DUBLINERS have been warned that a new water supply must be found or they will face rationing.

Dublin City Council said the restrictions will have to be imposed unless it gets approval for its proposal to extract water from the River Shannon.

Demand in the greater Dublin area, which takes in households in six local authority regions, has been outstripping supply.

Figures released for 2009 showed regional demand stood at 540 million litres a day, whereas production stood at 518 million litres.

City engineer Tom Leahy said the supply is on a "knife-edge" every day and taking water from the Shannon is the one option that recommends itself.

He said this plan stood "head and shoulders above the rest".

Demand

Mr Leahy pointed to the situation Dubliners found themselves in in 1996 and 1997 when there was "daily water rationing".

"It could be a return to that," he warned.

His comments echo those of Dublin city manager John Tierney, who said last month the capacity of the rivers in the Dublin region to supply water is limited. "We need a new source because demand for water is increasing and will continue to increase," he said.

"Demand is expected to increase to 800 million litres a day by 2031 and we are planning now to meet the expected demand," Mr Tierney added.

The council is seeking to extract about 350 million litres of water a day from the Shannon.

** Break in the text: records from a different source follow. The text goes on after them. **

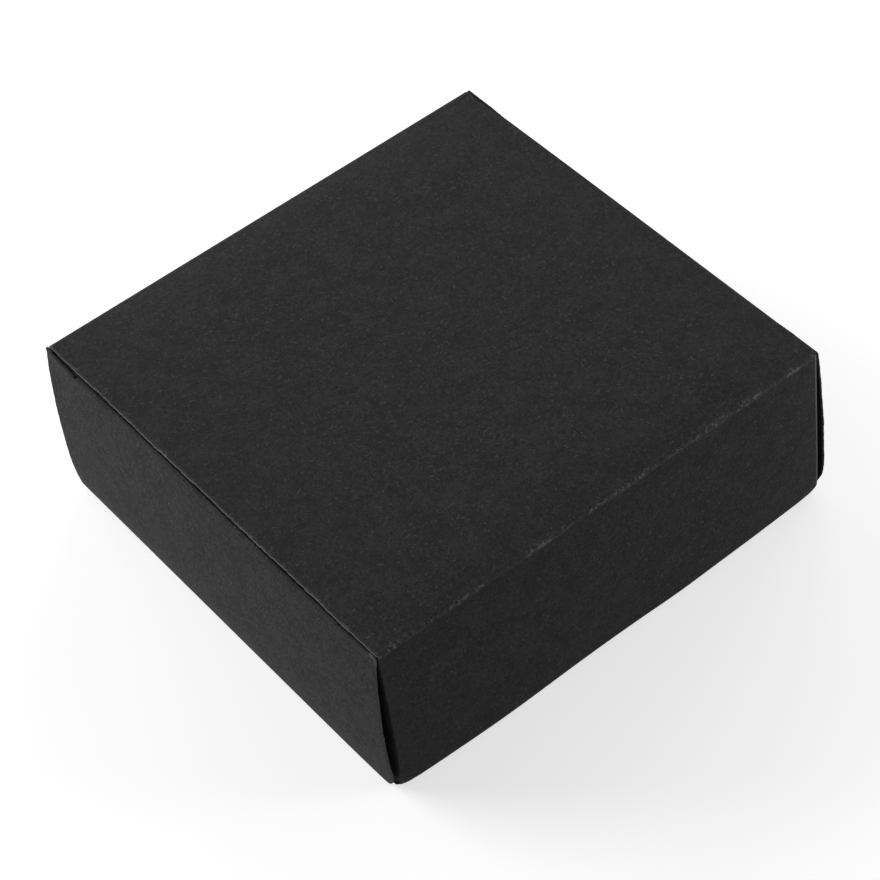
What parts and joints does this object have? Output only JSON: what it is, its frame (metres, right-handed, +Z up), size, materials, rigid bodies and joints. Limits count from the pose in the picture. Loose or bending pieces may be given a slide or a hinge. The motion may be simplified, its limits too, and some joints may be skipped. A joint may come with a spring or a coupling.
{
  "type": "tuck-end carton",
  "caption": "Low square carton of thin black board, closed: a glued tube whose bowed end closures hinge at the bottom and tuck in under the top, over folded dust flaps.",
  "frame": {"origin": "under the middle of the tube, on the surface that the carton lies on", "axes": "+Z up, X along the tube from the left closure to the right one, +Y towards the back wall, which carries the glued seam"},
  "size_m": [0.0833, 0.0804, 0.031],
  "materials": {
    "black_board": "matt uncoated, fine fibre flecks, pale scuffed edges",
    "dried_glue": "dried, dull"
  },
  "bodies": {
    "root": {"top_panel": "black_board", "front_wall": "black_board", "bottom_panel": "black_board", "back_wall": "black_board", "glue_flap": "black_board", "seam_glue": "dried_glue"},
    "left_closure": {"left_closure": "black_board"},
    "left_tuck_flap": {"left_tuck_flap": "black_board"},
    "left_front_dust_flap": {"left_front_dust_flap": "black_board"},
    "left_back_dust_flap": {"left_back_dust_flap": "black_board"},
    "right_closure": {"right_closure": "black_board"},
    "right_tuck_flap": {"right_tuck_flap": "black_board"},
    "right_front_dust_flap": {"right_front_dust_flap": "black_board"},
    "right_back_dust_flap": {"right_back_dust_flap": "black_board"}
  },
  "joints": [
    {"name": "left_closure_crease", "type": "hinge", "parent": "root", "child": "left_closure", "pos_m": [-0.0406, 0, 0.0002], "axis": [0, -1, 0], "range_deg": [0, 84]},
    {"name": "left_tuck_crease", "type": "hinge", "parent": "left_closure", "child": "left_tuck_flap", "pos_m": [-0.0405, 0, 0.0303], "axis": [0, -1, 0], "range_deg": [-25, 10]},
    {"name": "left_front_dust_crease", "type": "hinge", "parent": "root", "child": "left_front_dust_flap", "pos_m": [-0.0396, -0.03977, 0.0155], "axis": [0, 0, -1], "range_deg": [0, 75]},
    {"name": "left_back_dust_crease", "type": "hinge", "parent": "root", "child": "left_back_dust_flap", "pos_m": [-0.0396, 0.03977, 0.0155], "axis": [0, 0, 1], "range_deg": [0, 75]},
    {"name": "right_closure_crease", "type": "hinge", "parent": "root", "child": "right_closure", "pos_m": [0.0406, 0, 0.0002], "axis": [0, 1, 0], "range_deg": [0, 84]},
    {"name": "right_tuck_crease", "type": "hinge", "parent": "right_closure", "child": "right_tuck_flap", "pos_m": [0.0405, 0, 0.0303], "axis": [0, 1, 0], "range_deg": [-25, 10]},
    {"name": "right_front_dust_crease", "type": "hinge", "parent": "root", "child": "right_front_dust_flap", "pos_m": [0.0396, -0.03977, 0.0155], "axis": [0, 0, 1], "range_deg": [0, 75]},
    {"name": "right_back_dust_crease", "type": "hinge", "parent": "root", "child": "right_back_dust_flap", "pos_m": [0.0396, 0.03977, 0.0155], "axis": [0, 0, -1], "range_deg": [0, 75]}
  ]
}
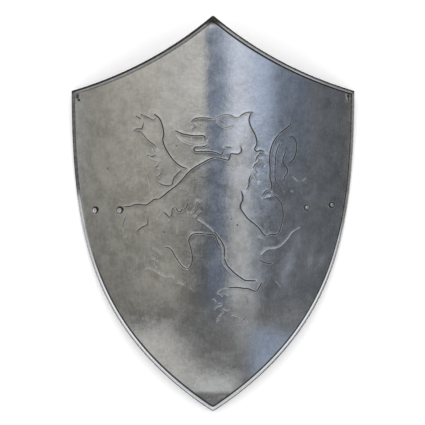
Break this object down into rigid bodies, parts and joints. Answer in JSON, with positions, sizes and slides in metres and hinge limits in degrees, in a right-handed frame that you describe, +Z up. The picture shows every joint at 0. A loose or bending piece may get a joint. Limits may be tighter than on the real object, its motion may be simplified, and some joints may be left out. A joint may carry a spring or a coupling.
{
  "type": "heater shield",
  "caption": "Curved steel heater shield with a rolled rim, an incised lion rampant, domed rivets and a leather arm strap behind; it lies face up.",
  "frame": {"origin": "middle of the bounding box at the level of the ground that the shield lies on, face up", "axes": "+Z up, out of the face; +Y towards the peak at the head end; +X to the right as seen from the front"},
  "size_m": [0.5082, 0.6856, 0.1222],
  "materials": {
    "plate_steel": "satin, lightly polished bare steel with fine vertical streaks, stains and dirt in the lines",
    "rivet_steel": "polished domed heads with dark dirt round them",
    "washer_steel": "dull bare steel",
    "strap_leather": "dark brown vegetable-tanned leather, waxed"
  },
  "bodies": {
    "root": {"shield_plate": "plate_steel", "arm_strap": "strap_leather", "rivet_left_outer": "rivet_steel", "rivet_left_inner": "rivet_steel", "rivet_right_inner": "rivet_steel", "rivet_right_outer": "rivet_steel", "washer_left_outer": "washer_steel", "washer_left_inner": "washer_steel", "washer_right_inner": "washer_steel", "washer_right_outer": "washer_steel"}
  },
  "joints": []
}
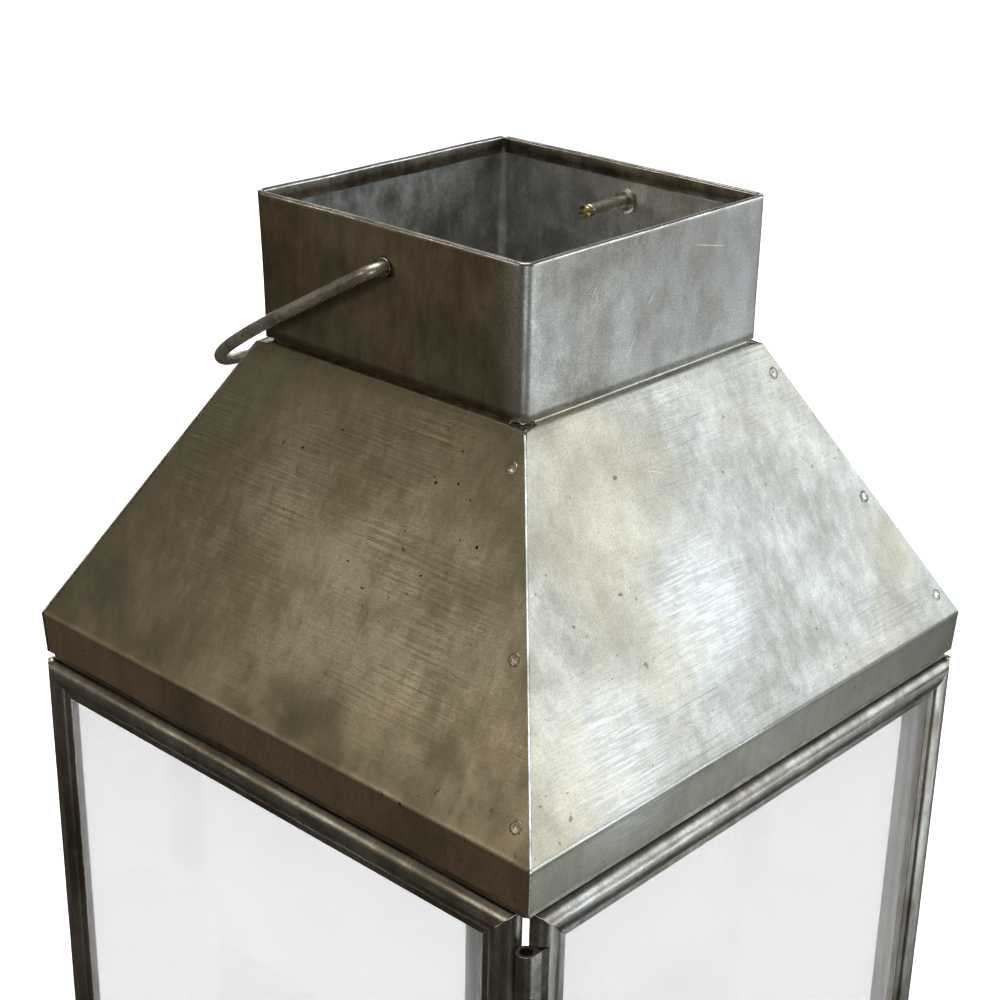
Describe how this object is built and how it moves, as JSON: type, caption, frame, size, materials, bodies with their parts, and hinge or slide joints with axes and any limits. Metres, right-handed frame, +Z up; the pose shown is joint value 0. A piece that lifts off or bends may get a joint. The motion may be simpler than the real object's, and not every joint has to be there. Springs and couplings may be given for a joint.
{
  "type": "candle lantern",
  "caption": "Square sheet-metal candle lantern with an open chimney collar, swinging bail handle, sloping roof, glazed sides, a hinged glass door with a turn latch, and a pillar candle.",
  "frame": {"origin": "centre of the footprint, on the surface that the lantern stands on", "axes": "+Z up, the door faces -Y, the bail's pivot axis runs along X and the bail lies towards +Y"},
  "size_m": [0.262, 0.295, 0.6],
  "materials": {
    "aged_metal": "antiqued dark zinc with brown and olive patina",
    "roof_metal": "antiqued brushed zinc, mottled, with fine brush lines",
    "collar_metal": "antiqued mottled zinc",
    "frame_metal": "dark antiqued sheet, rubbed on its edges",
    "handle_brass": "dull antique brass",
    "bright_brass": "worn brass",
    "solder": "bright spot welds and rivets",
    "pin_steel": "dark steel",
    "glass": "clear sheet glass",
    "wax": "ivory candle wax",
    "wick": "charred cotton"
  },
  "bodies": {
    "lantern": {"collar": "collar_metal", "bail_eyelets": "bright_brass", "roof_panel_front": "roof_metal", "roof_panel_right": "roof_metal", "roof_panel_back": "roof_metal", "roof_panel_left": "roof_metal", "roof_spot_welds": "solder", "plate_rivets": "solder", "candle_spike": "solder", "top_ring": "aged_metal", "plinth": "aged_metal", "candle_plate": "aged_metal", "frame_glass_clips": "aged_metal", "latch_keeper": "aged_metal", "left_frame_top_rail": "frame_metal", "left_frame_bottom_rail": "frame_metal", "left_frame_front_stile": "frame_metal", "left_frame_rear_stile": "frame_metal", "right_frame_top_rail": "frame_metal", "right_frame_bottom_rail": "frame_metal", "right_frame_front_stile": "frame_metal", "right_frame_rear_stile": "frame_metal", "back_frame_top_rail": "frame_metal", "back_frame_bottom_rail": "frame_metal", "back_frame_left_stile": "frame_metal", "back_frame_right_stile": "frame_metal", "frame_hinge_knuckles": "frame_metal", "left_glass": "glass", "right_glass": "glass", "back_glass": "glass", "hinge_pins": "pin_steel", "candle": "wax", "candle_wick": "wick"},
    "door": {"door_top_rail": "frame_metal", "door_bottom_rail": "frame_metal", "door_hinge_stile": "frame_metal", "door_latch_stile": "frame_metal", "door_glass": "glass", "door_glass_clips": "aged_metal", "door_hinge_knuckles": "frame_metal", "latch_rosette": "bright_brass"},
    "latch": {"latch_knob": "bright_brass", "latch_spindle": "pin_steel", "latch_tongue": "aged_metal"},
    "bail": {"bail_handle": "handle_brass"}
  },
  "joints": [
    {"name": "door_swing", "type": "hinge", "parent": "lantern", "child": "door", "pos_m": [-0.1273, -0.1273, 0.2], "axis": [0, 0, -1], "range_deg": [0, 170]},
    {"name": "latch_turn", "type": "hinge", "parent": "door", "child": "latch", "pos_m": [0.12265, -0.131, 0.2125], "axis": [0, 1, 0], "range_deg": [0, 90]},
    {"name": "bail_swing", "type": "hinge", "parent": "lantern", "child": "bail", "pos_m": [0, 0, 0.5848], "axis": [1, 0, 0], "range_deg": [0, 239]}
  ]
}
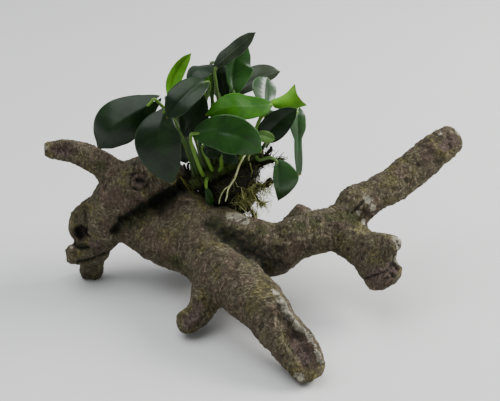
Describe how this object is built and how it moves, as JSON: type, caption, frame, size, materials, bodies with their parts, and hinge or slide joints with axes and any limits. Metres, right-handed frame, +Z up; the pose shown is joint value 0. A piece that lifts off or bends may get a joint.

The plan includes a proposal for an eco-park built around a reservoir at Garryhinch in Co Laois.

The reservoir could be filled when the Shannon is flooded and used to store water during dry periods, according to a council report.

Mr Leahy said the supply would also serve Tipperary, Laois, Offaly and Kildare, as well as Dublin.

Opposed

In all, the local authority examined 10 "supply options", including desalination, using groundwater supplies in neighbouring counties and extracting from the River Barrow.

However, the recommended option was taking water from Lough Derg on the Shannon.

The estimated capital cost of the project is €470m, while the operational costs would be €8m a year, rising to €15m by 2040.

The Shannon Protection Alliance group was established to oppose the scheme, while politicians in the midlands, such as Mary O'Rourke, are also opposed to taking water from the river.

A planning application is expected to be lodged in 2012.

Due to the scale of the project, it is likely to be 2020 before it would be completed.